Although there will be no formal notification of rules for expected behaviour during the twin white-ball series versus Sri Lanka and next month’s Twenty20 World Cup, Daily Mail Sport understands they will be reminded of their responsibilities as international sportsmen upon arrival in Colombo.
One guideline that Harry Brook’s squad, who were due to fly out of London on Sunday, will have to adhere to, however, is ensuring that they are back on team hotel premises before 12am daily unless agreed otherwise in advance.
Multiple drinking incidents blighted the 3-0 one-day whitewashing by New Zealand and 4-1 capitulation in five Test matches across seven weeks in Australia.

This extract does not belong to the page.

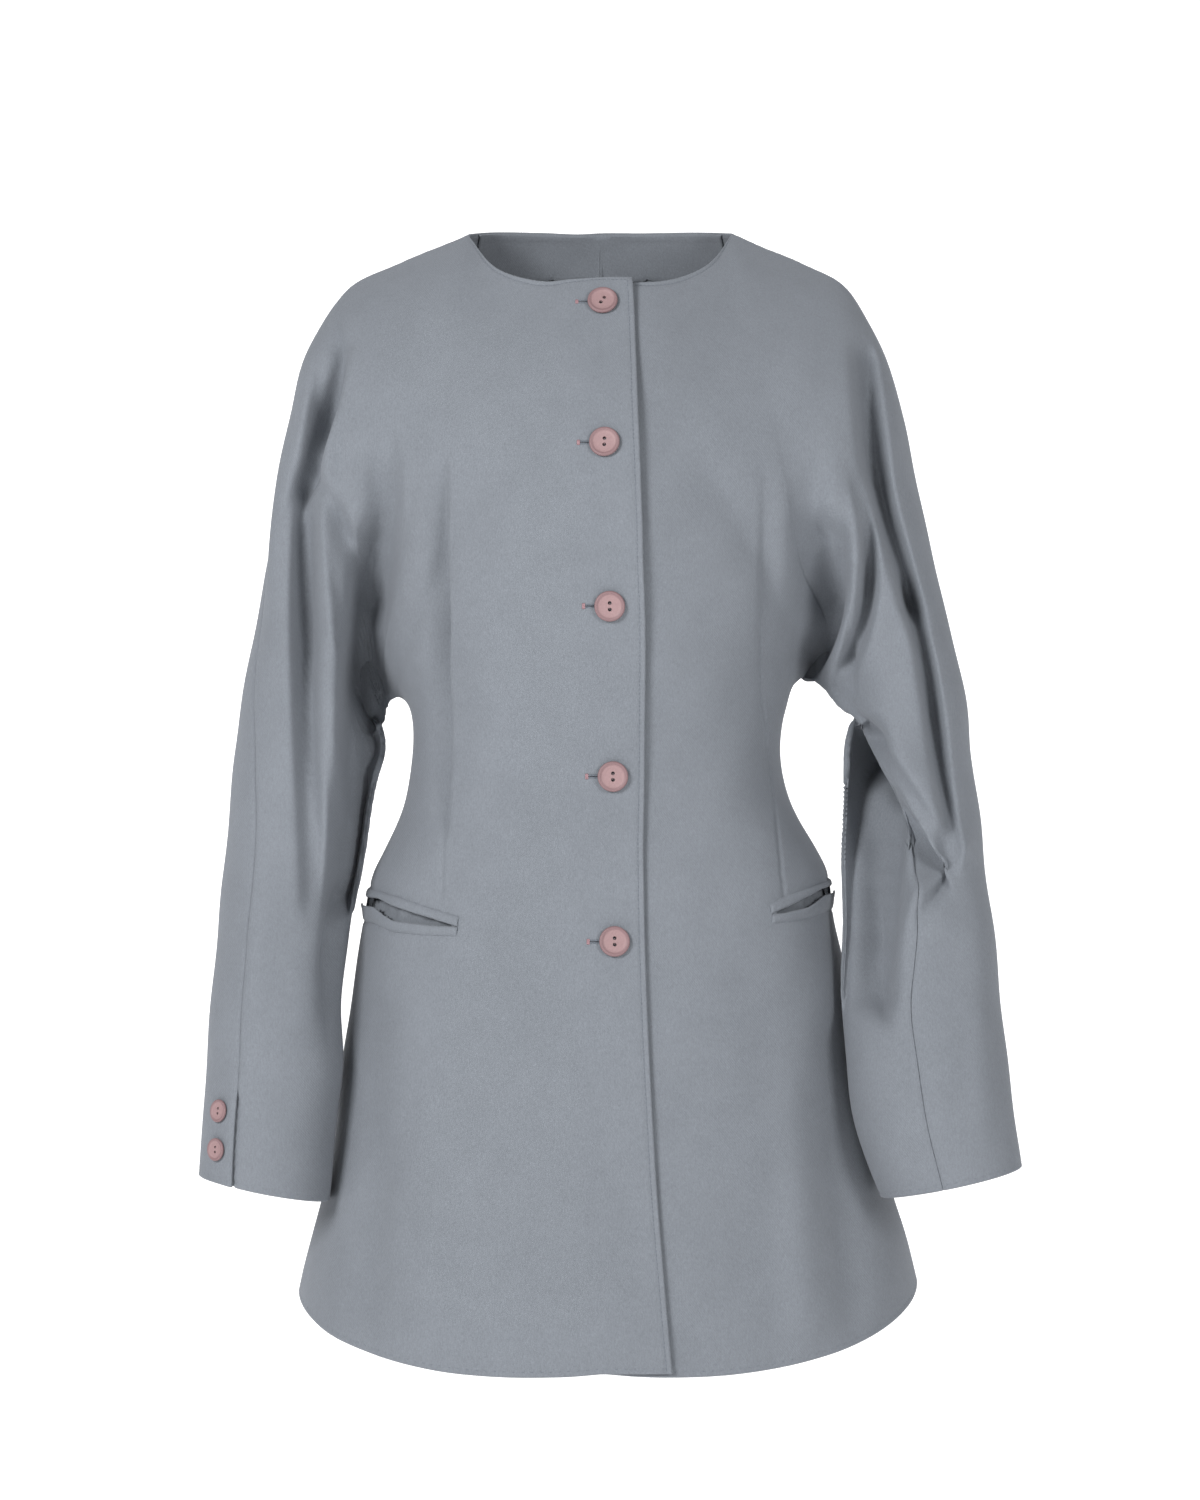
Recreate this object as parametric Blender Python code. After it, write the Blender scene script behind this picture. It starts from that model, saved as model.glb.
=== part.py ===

During a six-day mid-series Ashes break in Noosa compared to a stag do by some witnesses, video footage emerged of an inebriated Ben Duckett seemingly uncertain of either where he was or where he needed to get to late at night.
There were also reports of high alcohol consumption by England players during their time in Perth, where they stayed in a casino complex hotel.
Harry Brook was fined the maximum £30,000 following an altercation with a nightclub bouncer
Video footage emerged online of England batsman Ben Duckett drunk in Australia last month
Then there was the matter of Brook being fined the maximum £30,000, and coming close to losing the white-ball captaincy, following an altercation with a nightclub bouncer hours before the third and final ODI defeat by the Black Caps in Wellington.
Others present at the scene were not named, after Brook self-reported himself to the team management, but images of a group of players at a roof top bar did the rounds on social media.
One school of thought is that such incidents would have been avoided if a midnight curfew had been in place, as it used to be before Ben Stokes and Brendon McCullum took over the running of the Test team four years ago
Rob Key’s predecessor as managing director of cricket, Andrew Strauss, brought the curfew in after an alleged head-butt by Jonny Bairstow on Australia’s Cameron Bancroft in the lead-up to the 2017-18 Ashes.
But Stokes and McCullum scrapped it, believing players should be free to make their own life choices.
While treating them like adults back-fired in Australasia, the England hierarchy are also wary of creating the kind of siege mentality that developed during Covid series between 2020-22, as they attempt to put a wretched run of results behind them by winning a fourth global title against the odds in early March.